State troopers donned riot gear and formed a line blocking the park. Inside, officers herded the rally-goers out.

From there, though, we watched confusion take hold.

Rally organizers told attendees to go home, but bands of people on both sides still roamed through the city. At one point, a rumor spread that the nationalists planned to attack a housing project, so some counter-protesters took off in that direction.

Chief Al Thomas told reporters it took an hour to “secure the streets.” But it’s not clear what “secure” meant on Saturday.

About 1:30 p.m., on a main street south of the park, bands of counter-demonstrators converged for what felt like a victory march. No police were visible to direct traffic or accompany the crowd.

The counter-demonstrators cheered, waved flags and banners, snapped photos and smiled, perhaps for the first time all day.

“Whose streets? Our streets!” they bellowed.

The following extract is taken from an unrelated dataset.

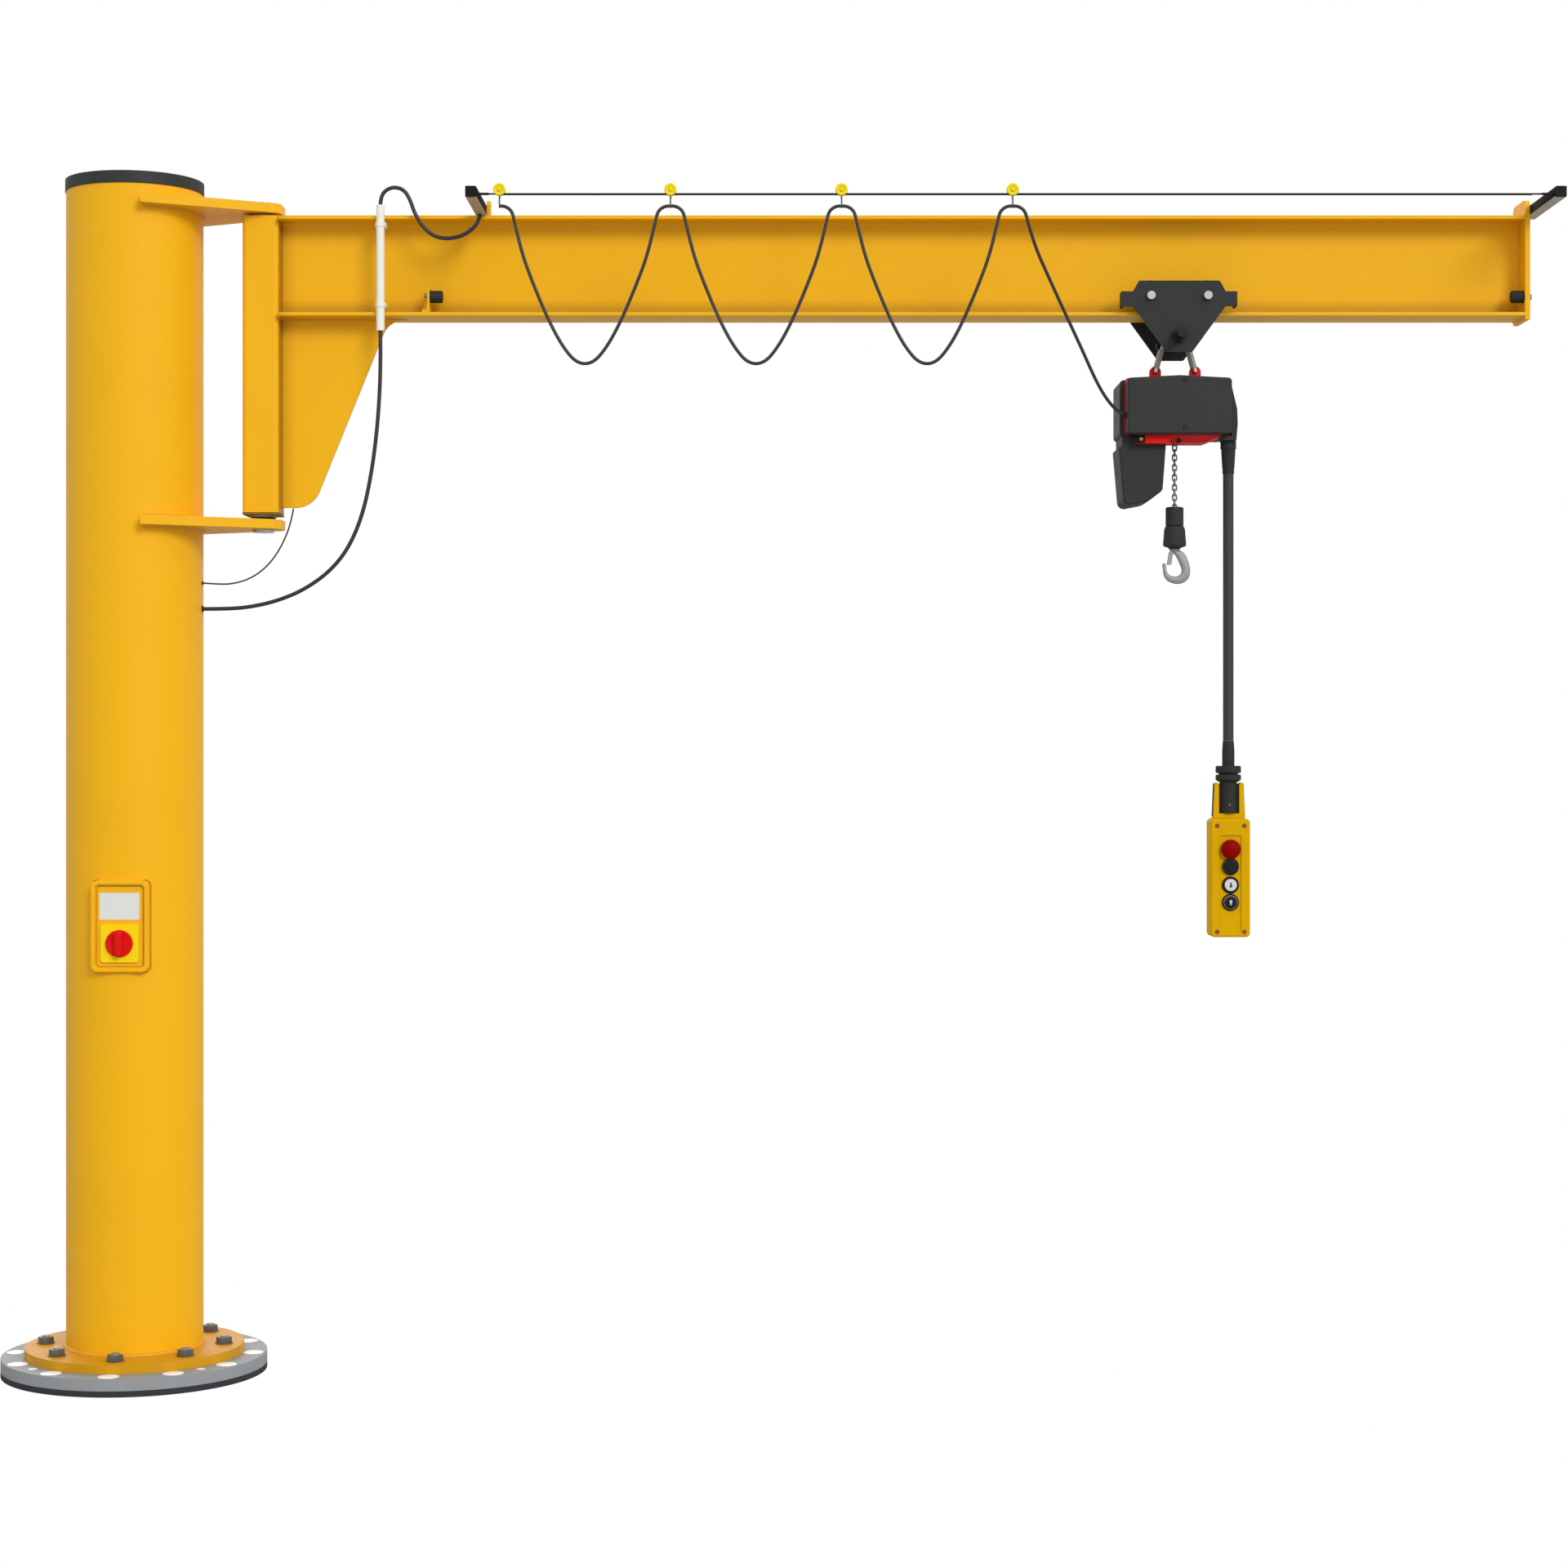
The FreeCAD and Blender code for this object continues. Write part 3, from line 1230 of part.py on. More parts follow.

Then I heard the sound of squealing tires — and screams.

A car had plowed into the group, hurling bodies in the air, killing 32-year-old Heather Heyer and injuring 19 others. All of us nearby scrambled backward for safety or ran to help the injured.

Asked later why the street crossing was open, Thomas said he wasn’t sure if it was.

After the shocking violence, people on both sides and some former law enforcement officials have questioned why police didn’t do more.

Officials, including Virginia Gov. Terry McAuliffe, have defended law enforcement’s response, saying they faced a difficult situation and had to show restraint because the crowd was so highly armed.

But that doesn’t mean the police chief doesn’t have regrets.

“It was a tragic, tragic weekend,” he said.